04-20-2004, 12:19 PM
You can read more about the distortion problem I encountered here: http://tt.tennis-warehouse.com/viewtopic.php?t=4824

04-22-2004, 08:24 AM
chang10is, are you a customer of that proshop owner? are his machines more than 2 point mounting? perhaps his statement is slanted to try and retain customers. i agree with previous posts, if you stay within recommended tension range and use proper stringing techniques, two point mounting is fine.

04-24-2004, 10:03 PM
chang10is, are you a customer of that proshop owner? are his machines more than 2 point mounting? perhaps his statement is slanted to try and retain customers. i agree with previous posts, if you stay within recommended tension range and use proper stringing techniques, two point mounting is fine.
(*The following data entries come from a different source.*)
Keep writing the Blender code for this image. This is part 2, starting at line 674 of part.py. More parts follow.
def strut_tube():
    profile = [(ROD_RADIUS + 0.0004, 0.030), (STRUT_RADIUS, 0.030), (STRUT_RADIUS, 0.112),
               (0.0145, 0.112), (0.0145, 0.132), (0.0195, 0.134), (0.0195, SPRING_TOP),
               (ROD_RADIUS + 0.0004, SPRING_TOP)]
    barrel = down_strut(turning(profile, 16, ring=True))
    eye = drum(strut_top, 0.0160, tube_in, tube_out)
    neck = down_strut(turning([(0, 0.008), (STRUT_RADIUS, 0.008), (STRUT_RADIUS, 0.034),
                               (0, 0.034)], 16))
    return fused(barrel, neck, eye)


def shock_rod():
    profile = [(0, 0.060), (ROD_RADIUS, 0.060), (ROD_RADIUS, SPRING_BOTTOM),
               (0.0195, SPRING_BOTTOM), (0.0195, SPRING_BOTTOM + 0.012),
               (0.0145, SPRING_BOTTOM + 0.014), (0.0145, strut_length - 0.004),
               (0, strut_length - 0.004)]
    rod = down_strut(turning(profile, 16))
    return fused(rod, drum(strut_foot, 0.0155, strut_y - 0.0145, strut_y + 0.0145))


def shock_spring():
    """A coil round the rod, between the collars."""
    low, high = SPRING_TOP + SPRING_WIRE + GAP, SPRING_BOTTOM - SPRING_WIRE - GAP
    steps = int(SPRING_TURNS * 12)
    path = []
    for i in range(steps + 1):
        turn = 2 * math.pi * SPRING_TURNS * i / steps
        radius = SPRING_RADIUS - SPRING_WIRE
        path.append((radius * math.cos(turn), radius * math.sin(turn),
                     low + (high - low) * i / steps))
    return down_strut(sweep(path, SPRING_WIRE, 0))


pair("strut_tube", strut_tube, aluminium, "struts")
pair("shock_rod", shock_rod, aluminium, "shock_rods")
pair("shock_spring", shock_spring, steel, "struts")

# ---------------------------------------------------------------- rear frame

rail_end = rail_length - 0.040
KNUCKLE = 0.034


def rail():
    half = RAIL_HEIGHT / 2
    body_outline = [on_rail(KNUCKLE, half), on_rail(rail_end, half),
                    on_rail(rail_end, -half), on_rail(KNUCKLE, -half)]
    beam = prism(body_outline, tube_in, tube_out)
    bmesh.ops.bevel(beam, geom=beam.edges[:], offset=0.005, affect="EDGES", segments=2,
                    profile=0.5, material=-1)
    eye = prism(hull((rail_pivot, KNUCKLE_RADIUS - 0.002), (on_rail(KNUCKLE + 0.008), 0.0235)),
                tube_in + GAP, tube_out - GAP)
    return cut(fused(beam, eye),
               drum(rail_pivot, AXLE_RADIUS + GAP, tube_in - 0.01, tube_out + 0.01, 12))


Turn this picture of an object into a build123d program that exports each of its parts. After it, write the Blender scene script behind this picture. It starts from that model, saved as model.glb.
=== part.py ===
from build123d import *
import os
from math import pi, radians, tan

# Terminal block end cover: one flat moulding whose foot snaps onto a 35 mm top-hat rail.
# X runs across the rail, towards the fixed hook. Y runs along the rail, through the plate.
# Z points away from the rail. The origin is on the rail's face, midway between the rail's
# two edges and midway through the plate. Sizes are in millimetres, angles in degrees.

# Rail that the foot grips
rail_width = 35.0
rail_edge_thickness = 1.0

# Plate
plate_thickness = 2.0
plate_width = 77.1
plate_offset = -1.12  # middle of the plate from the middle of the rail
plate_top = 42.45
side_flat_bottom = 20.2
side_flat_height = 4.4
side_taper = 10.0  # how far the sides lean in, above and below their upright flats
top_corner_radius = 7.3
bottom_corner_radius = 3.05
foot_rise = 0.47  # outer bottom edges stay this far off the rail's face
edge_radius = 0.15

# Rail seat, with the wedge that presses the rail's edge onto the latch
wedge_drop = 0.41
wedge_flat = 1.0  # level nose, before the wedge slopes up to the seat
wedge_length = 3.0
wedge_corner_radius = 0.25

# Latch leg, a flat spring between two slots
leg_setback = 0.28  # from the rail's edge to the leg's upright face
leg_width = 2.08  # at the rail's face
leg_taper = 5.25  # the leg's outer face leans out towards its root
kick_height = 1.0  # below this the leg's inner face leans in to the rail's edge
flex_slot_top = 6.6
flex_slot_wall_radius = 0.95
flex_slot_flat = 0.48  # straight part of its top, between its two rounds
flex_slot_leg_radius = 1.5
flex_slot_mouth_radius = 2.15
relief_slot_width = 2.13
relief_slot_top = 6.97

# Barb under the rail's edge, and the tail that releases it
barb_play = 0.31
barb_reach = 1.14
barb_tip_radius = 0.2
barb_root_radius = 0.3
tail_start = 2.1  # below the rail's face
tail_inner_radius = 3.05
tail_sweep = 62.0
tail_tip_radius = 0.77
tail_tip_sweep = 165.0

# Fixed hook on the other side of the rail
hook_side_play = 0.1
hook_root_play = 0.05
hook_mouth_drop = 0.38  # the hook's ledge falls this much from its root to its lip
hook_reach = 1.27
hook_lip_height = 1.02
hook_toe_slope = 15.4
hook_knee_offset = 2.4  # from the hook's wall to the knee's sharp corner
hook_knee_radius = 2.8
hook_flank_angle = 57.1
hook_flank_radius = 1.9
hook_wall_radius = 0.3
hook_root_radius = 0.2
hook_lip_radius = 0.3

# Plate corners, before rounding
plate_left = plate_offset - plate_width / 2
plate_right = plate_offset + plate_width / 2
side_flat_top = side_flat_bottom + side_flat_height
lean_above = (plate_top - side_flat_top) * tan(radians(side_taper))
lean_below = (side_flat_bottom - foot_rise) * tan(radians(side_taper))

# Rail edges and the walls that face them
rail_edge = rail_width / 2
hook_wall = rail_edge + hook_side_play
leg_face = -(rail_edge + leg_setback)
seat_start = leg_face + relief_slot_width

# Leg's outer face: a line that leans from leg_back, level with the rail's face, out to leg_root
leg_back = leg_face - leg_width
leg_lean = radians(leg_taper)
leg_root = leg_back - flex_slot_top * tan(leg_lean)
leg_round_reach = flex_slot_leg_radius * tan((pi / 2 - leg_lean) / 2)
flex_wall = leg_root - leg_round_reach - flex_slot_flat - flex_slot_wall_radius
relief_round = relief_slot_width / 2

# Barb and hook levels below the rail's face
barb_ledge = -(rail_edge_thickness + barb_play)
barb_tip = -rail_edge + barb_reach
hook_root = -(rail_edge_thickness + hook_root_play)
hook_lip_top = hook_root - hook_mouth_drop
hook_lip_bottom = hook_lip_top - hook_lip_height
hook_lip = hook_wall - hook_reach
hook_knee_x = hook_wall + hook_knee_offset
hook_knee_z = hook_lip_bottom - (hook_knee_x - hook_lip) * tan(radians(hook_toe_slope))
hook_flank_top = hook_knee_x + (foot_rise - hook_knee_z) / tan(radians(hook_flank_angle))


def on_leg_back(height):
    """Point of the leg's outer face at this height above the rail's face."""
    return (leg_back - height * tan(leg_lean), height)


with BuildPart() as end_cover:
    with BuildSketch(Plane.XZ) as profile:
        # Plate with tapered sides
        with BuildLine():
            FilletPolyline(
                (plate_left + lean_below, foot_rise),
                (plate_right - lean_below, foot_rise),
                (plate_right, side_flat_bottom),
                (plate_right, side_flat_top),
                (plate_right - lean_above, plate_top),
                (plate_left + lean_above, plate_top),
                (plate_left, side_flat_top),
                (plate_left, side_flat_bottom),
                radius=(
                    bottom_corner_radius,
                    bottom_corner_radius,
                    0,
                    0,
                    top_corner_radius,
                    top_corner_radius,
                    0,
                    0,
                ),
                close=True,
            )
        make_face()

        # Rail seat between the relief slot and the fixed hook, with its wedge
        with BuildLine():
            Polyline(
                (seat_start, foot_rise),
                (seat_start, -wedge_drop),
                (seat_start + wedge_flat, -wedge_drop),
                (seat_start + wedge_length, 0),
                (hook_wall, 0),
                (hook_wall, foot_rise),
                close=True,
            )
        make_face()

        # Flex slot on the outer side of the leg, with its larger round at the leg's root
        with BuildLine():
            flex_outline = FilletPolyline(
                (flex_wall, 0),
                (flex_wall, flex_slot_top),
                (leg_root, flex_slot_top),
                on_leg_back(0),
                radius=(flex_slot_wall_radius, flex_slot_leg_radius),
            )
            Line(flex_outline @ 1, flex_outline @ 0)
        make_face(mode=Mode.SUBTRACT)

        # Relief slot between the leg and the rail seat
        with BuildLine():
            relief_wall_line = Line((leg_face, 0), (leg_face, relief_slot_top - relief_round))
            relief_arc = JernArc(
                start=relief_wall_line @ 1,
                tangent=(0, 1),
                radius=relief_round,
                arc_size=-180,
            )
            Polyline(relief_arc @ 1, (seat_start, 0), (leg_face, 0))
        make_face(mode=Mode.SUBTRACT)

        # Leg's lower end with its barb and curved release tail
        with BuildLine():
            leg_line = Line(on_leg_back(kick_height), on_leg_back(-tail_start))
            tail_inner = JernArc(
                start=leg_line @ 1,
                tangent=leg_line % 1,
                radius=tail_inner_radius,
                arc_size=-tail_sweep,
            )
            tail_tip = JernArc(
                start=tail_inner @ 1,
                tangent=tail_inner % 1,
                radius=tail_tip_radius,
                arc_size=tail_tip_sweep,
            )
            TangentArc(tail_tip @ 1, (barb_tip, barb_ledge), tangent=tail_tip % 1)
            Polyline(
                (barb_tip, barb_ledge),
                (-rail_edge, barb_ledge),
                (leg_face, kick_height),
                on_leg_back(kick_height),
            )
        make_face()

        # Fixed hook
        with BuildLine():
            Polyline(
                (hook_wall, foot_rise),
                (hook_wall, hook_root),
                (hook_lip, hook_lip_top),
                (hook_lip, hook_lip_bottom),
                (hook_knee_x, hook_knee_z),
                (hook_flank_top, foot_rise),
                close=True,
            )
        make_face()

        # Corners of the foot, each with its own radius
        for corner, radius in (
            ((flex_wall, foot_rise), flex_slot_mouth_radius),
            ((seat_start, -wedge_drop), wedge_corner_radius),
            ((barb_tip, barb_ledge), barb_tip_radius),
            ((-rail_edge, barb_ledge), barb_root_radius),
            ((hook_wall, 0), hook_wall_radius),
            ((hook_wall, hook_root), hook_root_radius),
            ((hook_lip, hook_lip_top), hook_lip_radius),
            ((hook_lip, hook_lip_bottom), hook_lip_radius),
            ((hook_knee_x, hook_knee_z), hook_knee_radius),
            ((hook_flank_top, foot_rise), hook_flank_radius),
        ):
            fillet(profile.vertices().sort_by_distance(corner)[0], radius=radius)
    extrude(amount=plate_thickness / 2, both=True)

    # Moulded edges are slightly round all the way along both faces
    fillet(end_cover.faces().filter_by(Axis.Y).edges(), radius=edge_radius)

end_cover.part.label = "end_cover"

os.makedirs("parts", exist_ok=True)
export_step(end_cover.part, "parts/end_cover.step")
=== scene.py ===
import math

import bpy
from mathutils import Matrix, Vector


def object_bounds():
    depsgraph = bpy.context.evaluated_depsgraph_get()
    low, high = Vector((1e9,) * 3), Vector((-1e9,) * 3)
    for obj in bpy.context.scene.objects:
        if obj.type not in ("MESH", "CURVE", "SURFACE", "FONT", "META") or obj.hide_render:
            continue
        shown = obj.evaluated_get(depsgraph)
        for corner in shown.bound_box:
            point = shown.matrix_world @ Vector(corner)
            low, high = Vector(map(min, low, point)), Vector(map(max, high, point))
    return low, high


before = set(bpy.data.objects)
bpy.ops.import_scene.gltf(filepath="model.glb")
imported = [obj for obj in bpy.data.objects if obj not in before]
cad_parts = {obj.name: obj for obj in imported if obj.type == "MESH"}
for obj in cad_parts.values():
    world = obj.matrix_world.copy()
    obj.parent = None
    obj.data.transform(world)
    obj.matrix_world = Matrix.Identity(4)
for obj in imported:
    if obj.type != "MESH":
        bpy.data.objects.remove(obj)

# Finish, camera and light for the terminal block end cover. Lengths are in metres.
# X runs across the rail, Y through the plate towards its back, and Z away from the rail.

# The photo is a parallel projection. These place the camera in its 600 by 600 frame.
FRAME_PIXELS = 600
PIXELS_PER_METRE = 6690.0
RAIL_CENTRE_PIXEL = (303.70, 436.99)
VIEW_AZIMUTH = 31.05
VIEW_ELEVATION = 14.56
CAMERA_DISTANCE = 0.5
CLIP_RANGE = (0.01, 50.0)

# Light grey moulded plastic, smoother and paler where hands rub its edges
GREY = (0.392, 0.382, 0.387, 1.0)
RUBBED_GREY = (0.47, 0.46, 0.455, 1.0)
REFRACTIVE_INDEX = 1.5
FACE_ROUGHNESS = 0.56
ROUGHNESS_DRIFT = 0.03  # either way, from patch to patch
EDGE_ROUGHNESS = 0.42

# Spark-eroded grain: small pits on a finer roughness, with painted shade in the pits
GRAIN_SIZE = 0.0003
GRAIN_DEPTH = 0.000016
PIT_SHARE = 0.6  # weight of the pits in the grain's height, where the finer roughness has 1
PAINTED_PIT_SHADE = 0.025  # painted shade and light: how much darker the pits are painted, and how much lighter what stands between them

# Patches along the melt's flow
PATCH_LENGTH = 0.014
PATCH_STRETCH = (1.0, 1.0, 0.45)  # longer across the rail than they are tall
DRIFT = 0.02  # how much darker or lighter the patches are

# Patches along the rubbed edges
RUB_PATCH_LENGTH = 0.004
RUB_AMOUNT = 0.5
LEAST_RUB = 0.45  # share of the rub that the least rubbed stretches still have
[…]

No, I'm not a customer of the person I spoke with. He lives hundreds of miles away from me, and he would have no reason to give a slanted view of machines because I have never met him in person and probably never will. I know he had an Ektelon machine at one point, but even if it was a 2-point mounting machine, our converation focused around inexpensive drop-weight machines.

I'm not the only person to report distortion when stringing a tennis racquet with a low-end 2-point machine. Here's something from another thread (http://tt.tennis-warehouse.com/viewtopic.php?t=3204)

I strung two identical brand new Head Ti.S6 racquets. One on a Klippermate and one on a Gamma 5003 with 6 point mounting. I measured the length of each racquet before and after. I also made absolutely sure that each racquet was properly mounted while stringing. After I strung my first Ti.s6, with the Klippermate. I thought it looked a little "squattier" (don't know if that is a word) Sure enough it was about 1/8 inch shorter than the unstrung Ti.s6.

Perhaps I'll create a poll and see what kind of results people get with their machines.